BRIEF:
Write out all of the data exactly as it appears.

[DATASET EXTRACT start]

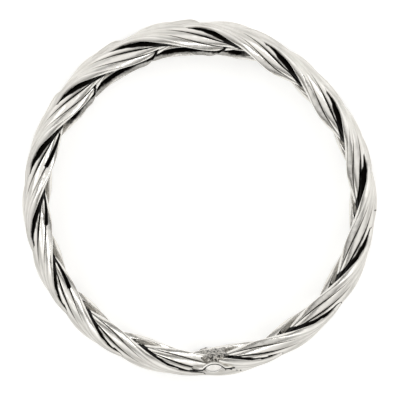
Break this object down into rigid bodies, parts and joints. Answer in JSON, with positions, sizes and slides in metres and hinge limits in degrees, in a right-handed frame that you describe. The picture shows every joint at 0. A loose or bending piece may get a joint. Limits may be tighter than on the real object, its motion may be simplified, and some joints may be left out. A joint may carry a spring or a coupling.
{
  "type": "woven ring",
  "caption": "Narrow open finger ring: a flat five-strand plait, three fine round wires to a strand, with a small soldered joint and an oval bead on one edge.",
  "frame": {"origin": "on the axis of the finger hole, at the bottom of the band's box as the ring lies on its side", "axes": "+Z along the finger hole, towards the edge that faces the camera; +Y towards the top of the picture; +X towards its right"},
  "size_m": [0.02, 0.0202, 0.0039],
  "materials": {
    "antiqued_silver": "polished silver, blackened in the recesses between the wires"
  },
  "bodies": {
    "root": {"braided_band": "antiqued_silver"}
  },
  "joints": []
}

[DATASET EXTRACT end]

EXERCISE ANSWER:
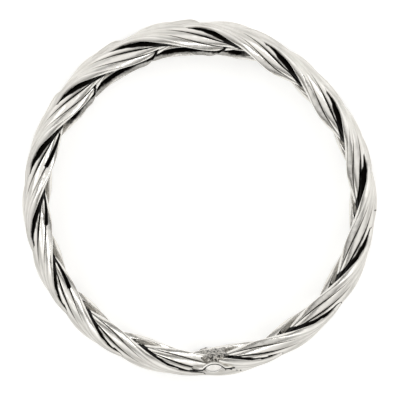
Break this object down into rigid bodies, parts and joints. Answer in JSON, with positions, sizes and slides in metres and hinge limits in degrees, in a right-handed frame that you describe. The picture shows every joint at 0. A loose or bending piece may get a joint. Limits may be tighter than on the real object, its motion may be simplified, and some joints may be left out. A joint may carry a spring or a coupling.
{
  "type": "woven ring",
  "caption": "Narrow open finger ring: a flat five-strand plait, three fine round wires to a strand, with a small soldered joint and an oval bead on one edge.",
  "frame": {"origin": "on the axis of the finger hole, at the bottom of the band's box as the ring lies on its side", "axes": "+Z along the finger hole, towards the edge that faces the camera; +Y towards the top of the picture; +X towards its right"},
  "size_m": [0.02, 0.0202, 0.0039],
  "materials": {
    "antiqued_silver": "polished silver, blackened in the recesses between the wires"
  },
  "bodies": {
    "root": {"braided_band": "antiqued_silver"}
  },
  "joints": []
}